En RD-Congo, l’ancien président Joseph Kabila était jeté en pâture par l’Occident, pour avoir, comme le disait l’ancien ministre belge des Affaires étrangères Karel De Gucht, osé « donner le Congo de Léopold II aux chinétoques ». C’était aux lendemains de la signature du contrat entre la RD-Congo et un consortium d’entreprises chinoises. Cet accord, de 9 milliards USD au départ, consistait dans le troc des matières premières de la RD-Congo contre la construction d’un certain nombre d’infrastructures au bénéfice du pays de Lumumba. Cependant, il était qualifié de contrats léonins par les occidentaux qui avaient fait pression afin qu’ils soient ramené à 6 milliards USD.
Etant à ce point incontrôlable, Kabila a été finalement obligé de céder le fauteuil dans un contexte marqué par la vague du 3ème mandat présidentiel consécutif pour ses homologues africains. Félix Tshisekedi lui succéda. Première rencontre avec les ambassadeurs et corps diplomatiques accrédités à Kinshasa en mars 2019, il fit clairement comprendre au monde qu’il n’entend nullement se départir de la ligne diplomatique fixée par son prédécesseur. Pire, il fit appliquer le code minier de 2018 et continue allégrement le partenariat avec la Chine, dans les mêmes termes que Kabila. Au grand dam de l’Occident, les USA en tête !

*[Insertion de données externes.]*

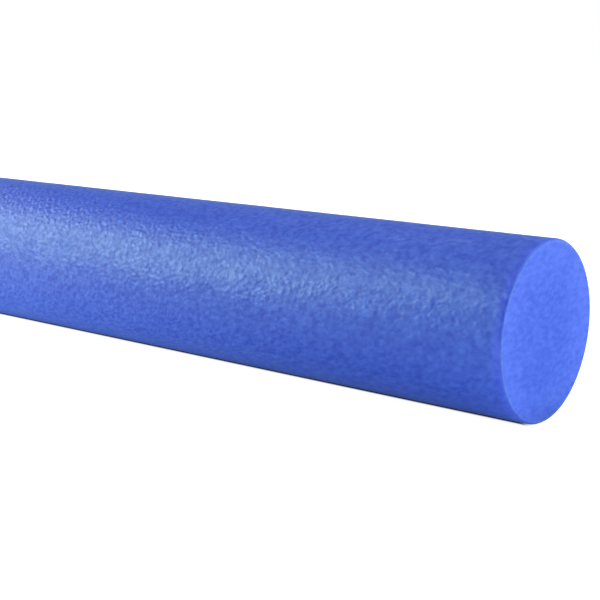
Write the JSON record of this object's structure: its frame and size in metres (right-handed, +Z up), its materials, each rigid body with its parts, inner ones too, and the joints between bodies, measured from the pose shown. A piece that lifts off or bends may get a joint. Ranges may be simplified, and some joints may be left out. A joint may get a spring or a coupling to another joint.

On peut dire la même chose avec l’actuel président angolais Joäo Lorenço. Cette réalité, le président français semble l’avoir compris. Au sujet du Mali par exemple, il a clairement fait savoir que, pour l’UE, ce pays a le droit de nouer de partenariat avec le pays de son choix. L’UE saura-t-elle tirer toutes les conséquences de cette affirmation ? That’s the great question.